Instructions for the task - Print the listing below from its opening line through the line holding "ways to add", both ends included.

Dataset excerpt -
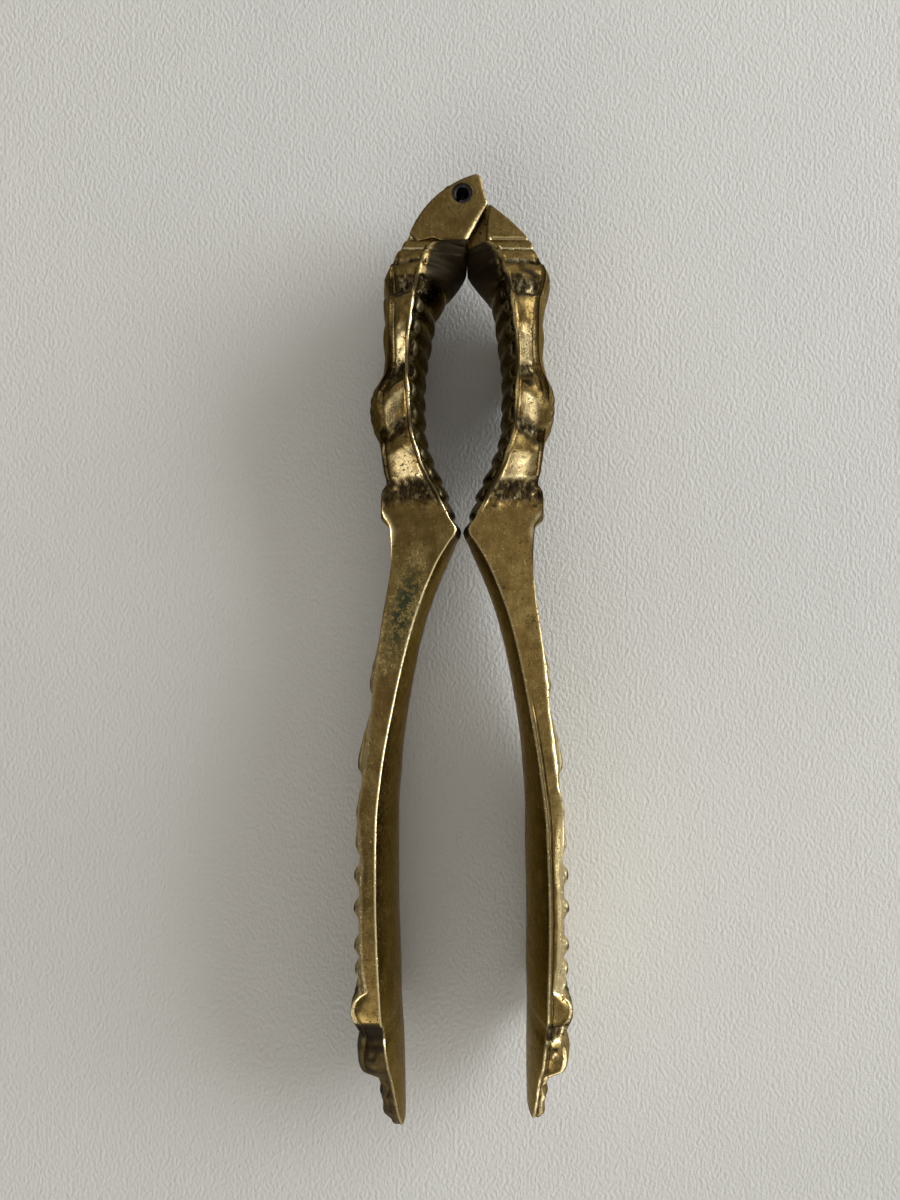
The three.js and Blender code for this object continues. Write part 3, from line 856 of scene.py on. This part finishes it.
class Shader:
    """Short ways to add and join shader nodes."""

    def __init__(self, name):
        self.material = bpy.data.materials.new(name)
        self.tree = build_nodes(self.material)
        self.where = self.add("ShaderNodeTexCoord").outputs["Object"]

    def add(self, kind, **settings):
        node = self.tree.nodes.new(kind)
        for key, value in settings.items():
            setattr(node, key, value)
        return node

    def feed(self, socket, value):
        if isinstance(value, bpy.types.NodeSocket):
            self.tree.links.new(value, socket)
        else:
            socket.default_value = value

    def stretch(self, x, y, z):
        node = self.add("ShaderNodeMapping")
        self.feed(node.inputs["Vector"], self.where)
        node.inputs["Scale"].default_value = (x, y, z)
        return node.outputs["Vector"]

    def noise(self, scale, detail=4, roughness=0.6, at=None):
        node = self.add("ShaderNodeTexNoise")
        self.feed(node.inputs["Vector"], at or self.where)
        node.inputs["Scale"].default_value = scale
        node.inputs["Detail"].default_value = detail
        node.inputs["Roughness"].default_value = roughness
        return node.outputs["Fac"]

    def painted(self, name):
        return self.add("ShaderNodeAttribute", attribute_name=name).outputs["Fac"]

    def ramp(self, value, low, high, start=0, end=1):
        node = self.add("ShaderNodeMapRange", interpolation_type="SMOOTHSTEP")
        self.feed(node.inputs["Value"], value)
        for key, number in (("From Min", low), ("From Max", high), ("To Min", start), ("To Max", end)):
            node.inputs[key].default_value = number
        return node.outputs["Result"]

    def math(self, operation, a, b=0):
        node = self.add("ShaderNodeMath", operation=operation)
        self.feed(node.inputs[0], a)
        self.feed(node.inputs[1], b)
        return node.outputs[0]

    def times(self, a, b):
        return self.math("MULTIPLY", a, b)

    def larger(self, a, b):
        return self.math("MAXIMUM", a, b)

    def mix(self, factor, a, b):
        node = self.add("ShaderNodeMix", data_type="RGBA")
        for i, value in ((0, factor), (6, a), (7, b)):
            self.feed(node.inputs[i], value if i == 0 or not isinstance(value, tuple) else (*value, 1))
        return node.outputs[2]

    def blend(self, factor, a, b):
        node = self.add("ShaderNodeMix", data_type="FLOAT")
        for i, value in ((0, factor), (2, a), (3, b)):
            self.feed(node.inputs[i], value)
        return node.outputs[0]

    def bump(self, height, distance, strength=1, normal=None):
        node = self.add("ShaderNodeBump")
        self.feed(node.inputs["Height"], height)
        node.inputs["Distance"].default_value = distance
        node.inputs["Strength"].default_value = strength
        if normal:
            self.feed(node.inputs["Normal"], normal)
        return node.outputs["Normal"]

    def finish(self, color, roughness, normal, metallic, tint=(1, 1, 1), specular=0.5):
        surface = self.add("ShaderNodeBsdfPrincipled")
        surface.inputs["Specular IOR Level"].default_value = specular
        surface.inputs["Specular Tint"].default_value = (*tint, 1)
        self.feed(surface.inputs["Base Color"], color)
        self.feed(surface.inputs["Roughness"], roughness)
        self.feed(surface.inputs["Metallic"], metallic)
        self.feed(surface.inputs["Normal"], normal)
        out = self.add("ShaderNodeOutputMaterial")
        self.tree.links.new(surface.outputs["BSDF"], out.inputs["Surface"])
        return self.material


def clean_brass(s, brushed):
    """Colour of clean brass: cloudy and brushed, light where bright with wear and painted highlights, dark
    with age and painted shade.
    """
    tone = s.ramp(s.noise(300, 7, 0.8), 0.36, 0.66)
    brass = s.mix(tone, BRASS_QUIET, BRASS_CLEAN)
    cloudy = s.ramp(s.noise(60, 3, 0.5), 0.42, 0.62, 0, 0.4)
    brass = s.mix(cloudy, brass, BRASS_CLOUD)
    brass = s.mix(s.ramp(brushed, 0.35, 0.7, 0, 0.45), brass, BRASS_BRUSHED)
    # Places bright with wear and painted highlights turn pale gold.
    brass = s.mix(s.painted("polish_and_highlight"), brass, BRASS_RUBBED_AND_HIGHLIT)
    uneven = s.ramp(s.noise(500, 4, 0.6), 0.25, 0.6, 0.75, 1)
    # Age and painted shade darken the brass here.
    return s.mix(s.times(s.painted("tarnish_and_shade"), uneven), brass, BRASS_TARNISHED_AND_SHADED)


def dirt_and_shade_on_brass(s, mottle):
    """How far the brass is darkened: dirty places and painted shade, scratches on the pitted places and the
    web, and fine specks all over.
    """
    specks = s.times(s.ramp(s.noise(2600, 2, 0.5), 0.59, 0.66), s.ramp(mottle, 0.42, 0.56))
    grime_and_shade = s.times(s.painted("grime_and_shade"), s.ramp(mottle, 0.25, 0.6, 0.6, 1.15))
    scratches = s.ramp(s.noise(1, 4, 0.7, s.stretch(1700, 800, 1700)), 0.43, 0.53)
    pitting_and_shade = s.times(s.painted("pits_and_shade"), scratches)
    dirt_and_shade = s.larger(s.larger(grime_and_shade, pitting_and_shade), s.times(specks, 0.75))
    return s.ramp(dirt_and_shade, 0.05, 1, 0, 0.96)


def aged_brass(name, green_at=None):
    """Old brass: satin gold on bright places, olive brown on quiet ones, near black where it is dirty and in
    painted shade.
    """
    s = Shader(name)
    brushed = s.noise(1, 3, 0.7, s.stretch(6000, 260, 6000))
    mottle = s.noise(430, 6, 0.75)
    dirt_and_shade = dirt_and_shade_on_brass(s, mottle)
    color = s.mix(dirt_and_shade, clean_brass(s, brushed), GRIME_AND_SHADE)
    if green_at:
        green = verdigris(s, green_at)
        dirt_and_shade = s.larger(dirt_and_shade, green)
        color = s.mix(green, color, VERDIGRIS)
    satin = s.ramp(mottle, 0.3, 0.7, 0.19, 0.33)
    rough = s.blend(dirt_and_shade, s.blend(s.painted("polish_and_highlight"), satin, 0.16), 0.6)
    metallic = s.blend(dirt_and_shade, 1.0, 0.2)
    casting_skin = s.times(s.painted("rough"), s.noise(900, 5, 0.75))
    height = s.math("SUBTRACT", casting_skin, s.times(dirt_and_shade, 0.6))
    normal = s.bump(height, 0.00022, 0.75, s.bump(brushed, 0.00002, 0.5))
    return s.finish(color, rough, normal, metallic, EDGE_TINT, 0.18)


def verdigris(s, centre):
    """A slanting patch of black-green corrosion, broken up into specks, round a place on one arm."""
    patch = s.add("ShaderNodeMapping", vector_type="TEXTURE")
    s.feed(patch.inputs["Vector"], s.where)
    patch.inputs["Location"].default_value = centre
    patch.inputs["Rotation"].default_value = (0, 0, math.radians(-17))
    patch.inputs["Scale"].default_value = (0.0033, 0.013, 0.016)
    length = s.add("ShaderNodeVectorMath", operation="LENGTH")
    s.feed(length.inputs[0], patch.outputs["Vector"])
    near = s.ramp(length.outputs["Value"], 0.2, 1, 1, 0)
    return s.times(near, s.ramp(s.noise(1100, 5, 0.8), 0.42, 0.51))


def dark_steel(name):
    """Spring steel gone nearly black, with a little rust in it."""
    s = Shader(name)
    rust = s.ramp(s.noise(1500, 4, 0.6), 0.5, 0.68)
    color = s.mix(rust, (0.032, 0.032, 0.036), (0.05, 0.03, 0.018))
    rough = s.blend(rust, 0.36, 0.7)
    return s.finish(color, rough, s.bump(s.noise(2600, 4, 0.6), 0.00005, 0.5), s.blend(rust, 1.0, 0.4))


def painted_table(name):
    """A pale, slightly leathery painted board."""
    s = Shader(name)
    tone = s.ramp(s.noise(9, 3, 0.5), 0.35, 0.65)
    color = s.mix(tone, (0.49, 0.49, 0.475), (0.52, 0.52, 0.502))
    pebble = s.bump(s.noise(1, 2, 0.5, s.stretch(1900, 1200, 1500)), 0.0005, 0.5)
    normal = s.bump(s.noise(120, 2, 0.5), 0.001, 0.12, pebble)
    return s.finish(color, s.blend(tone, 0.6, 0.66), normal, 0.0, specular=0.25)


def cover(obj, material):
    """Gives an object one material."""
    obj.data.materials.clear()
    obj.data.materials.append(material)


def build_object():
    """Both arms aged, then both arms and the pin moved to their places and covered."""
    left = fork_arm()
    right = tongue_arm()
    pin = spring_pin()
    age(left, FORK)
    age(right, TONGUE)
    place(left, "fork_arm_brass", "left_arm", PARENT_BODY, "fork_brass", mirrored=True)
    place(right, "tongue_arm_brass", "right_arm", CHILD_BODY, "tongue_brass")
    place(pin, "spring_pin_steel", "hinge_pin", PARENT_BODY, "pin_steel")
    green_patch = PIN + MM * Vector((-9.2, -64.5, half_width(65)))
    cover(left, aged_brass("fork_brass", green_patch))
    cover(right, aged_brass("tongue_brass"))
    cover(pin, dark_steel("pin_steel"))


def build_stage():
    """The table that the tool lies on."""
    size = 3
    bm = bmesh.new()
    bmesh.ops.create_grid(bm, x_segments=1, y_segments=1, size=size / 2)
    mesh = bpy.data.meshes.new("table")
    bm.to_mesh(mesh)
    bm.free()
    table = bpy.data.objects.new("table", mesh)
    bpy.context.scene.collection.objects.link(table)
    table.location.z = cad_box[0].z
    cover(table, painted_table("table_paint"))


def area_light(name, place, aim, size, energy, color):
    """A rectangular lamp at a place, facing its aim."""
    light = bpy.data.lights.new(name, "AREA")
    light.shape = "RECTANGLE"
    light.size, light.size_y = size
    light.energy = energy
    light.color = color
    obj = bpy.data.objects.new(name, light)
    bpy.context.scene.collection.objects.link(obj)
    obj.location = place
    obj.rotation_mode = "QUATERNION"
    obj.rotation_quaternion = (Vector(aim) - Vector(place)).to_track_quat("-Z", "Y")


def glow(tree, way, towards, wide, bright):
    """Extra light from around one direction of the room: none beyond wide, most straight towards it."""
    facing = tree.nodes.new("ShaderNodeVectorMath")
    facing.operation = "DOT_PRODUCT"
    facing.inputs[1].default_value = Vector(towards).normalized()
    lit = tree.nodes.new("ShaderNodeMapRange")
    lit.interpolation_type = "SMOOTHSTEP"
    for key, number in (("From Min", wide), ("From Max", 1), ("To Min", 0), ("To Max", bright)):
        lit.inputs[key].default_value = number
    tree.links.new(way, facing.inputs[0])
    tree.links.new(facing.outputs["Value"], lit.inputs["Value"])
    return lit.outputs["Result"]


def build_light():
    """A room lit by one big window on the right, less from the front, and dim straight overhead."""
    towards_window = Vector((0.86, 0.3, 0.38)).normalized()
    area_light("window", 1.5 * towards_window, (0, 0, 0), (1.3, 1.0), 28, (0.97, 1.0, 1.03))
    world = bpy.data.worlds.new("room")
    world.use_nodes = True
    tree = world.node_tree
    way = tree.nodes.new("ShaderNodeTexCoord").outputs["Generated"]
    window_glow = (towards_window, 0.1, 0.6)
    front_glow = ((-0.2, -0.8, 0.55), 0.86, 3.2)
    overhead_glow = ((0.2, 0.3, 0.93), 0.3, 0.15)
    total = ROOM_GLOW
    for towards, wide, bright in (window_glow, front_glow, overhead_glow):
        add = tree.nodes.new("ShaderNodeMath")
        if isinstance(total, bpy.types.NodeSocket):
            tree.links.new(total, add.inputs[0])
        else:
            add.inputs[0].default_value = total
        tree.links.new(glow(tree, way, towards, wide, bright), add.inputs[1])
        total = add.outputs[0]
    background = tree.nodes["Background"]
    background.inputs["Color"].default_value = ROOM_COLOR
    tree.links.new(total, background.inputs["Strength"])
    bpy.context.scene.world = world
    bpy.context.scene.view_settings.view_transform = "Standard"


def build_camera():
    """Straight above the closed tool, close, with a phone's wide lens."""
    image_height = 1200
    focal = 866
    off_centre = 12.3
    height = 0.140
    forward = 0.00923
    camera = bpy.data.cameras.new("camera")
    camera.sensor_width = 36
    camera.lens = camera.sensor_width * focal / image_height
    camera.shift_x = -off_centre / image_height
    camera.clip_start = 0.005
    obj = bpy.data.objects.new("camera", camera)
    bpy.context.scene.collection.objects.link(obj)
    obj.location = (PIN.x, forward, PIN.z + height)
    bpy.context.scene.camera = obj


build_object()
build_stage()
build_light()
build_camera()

Task output -
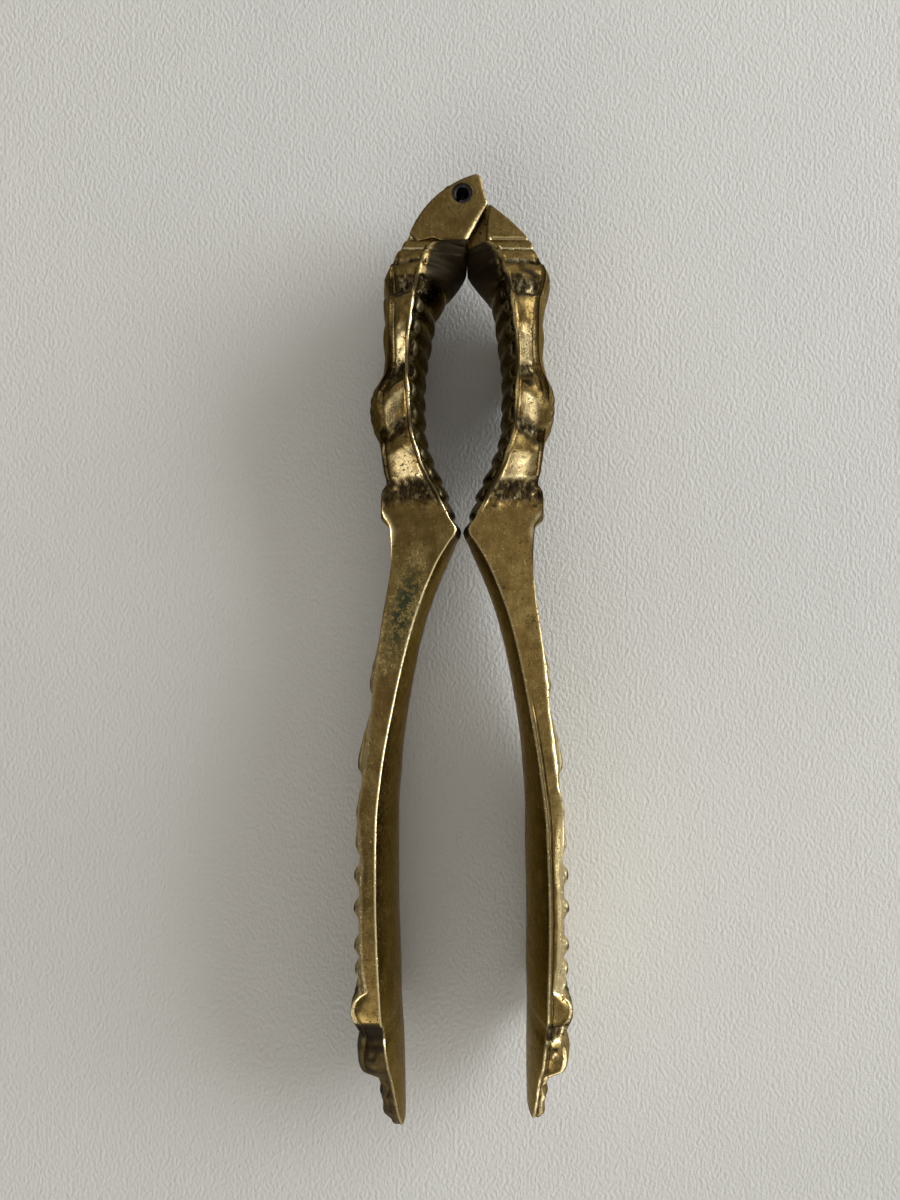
The three.js and Blender code for this object continues. Write part 3, from line 856 of scene.py on. This part finishes it.
class Shader:
    """Short ways to add and join shader nodes."""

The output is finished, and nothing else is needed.